Después de ese gran shock no volvió a bajar la mirada, vio a la mujer ensangrentada, a  dos hombres serios pero sorprendidos porque no se movían mucho. La mujer le preguntó a Nicolás en voz baja si estaba muerto, pero fue retórico. El tiempo corría estrepitosamente y los protagonistas aún estaban quietos. Nicolás estaba de vuelta a la realidad, con sangre ajena salpicada en los brazos, de venas hinchadas y prominentes. 

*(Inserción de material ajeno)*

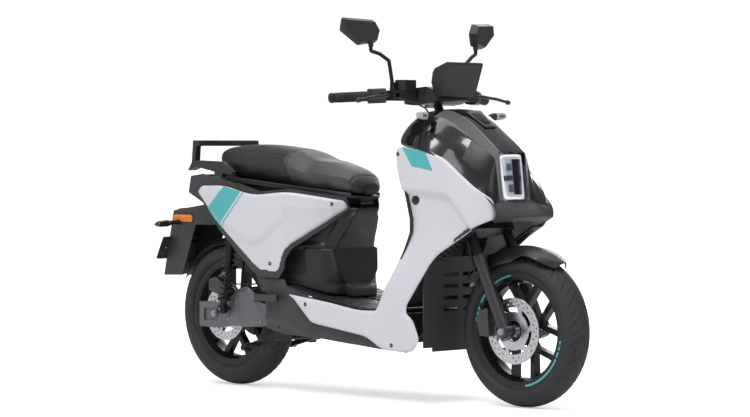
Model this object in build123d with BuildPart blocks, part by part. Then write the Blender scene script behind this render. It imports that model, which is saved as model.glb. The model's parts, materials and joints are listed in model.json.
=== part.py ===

Como si estuvieran esperando este hecho, los hombres pidieron de manera calmada a Nicolás abandonar la calle, le dijeron que se encargarían del cuerpo, mientras levantaban el cadáver para ponerlo en la cajuela. Antes de girar la mirada, recuerda ver cómo el cuerpo goteaba sangre como si fuera a secarse y quedar pálido. 

Le pregunté si se arrepentía de asesinar a alguien y me dijo sin titubear que no, que las decisiones que el tomó durante todo el día lo arrastraron a una situación que se tenía que librar para poder seguir con más malas decisiones. 

Del caso nunca se supo alguna consecuencia legal o repercusión en la actualidad que castigara y evidenciara a los involucrados. Todo fue un misterio en la noche para Nicolás, de quien sabían información privada, y más la escena que protagonizó como si tuviera que haber sido siempre así. Ese día sacrificó una vida y pudo haber salvado a dos, la mujer estaba embarazada y presentaba cierta prominencia en el abdomen. Poco me puede describir con palabras esos sentimientos que lo azotan al recordar este tema, y menos, darme a entender sentimientos tan frescos como el grabado que hizo ese viernes. Parecía un capricho de Goya, un par de animales en una pesadilla. Supe toda esta historia porque un día quise escucharlo triste y me hizo esta confesión, algo que se supone ya superó pero que cuenta con tanto detalle y drama, que me inquietar a avanzar un poco más en el camino de entender la condición humana.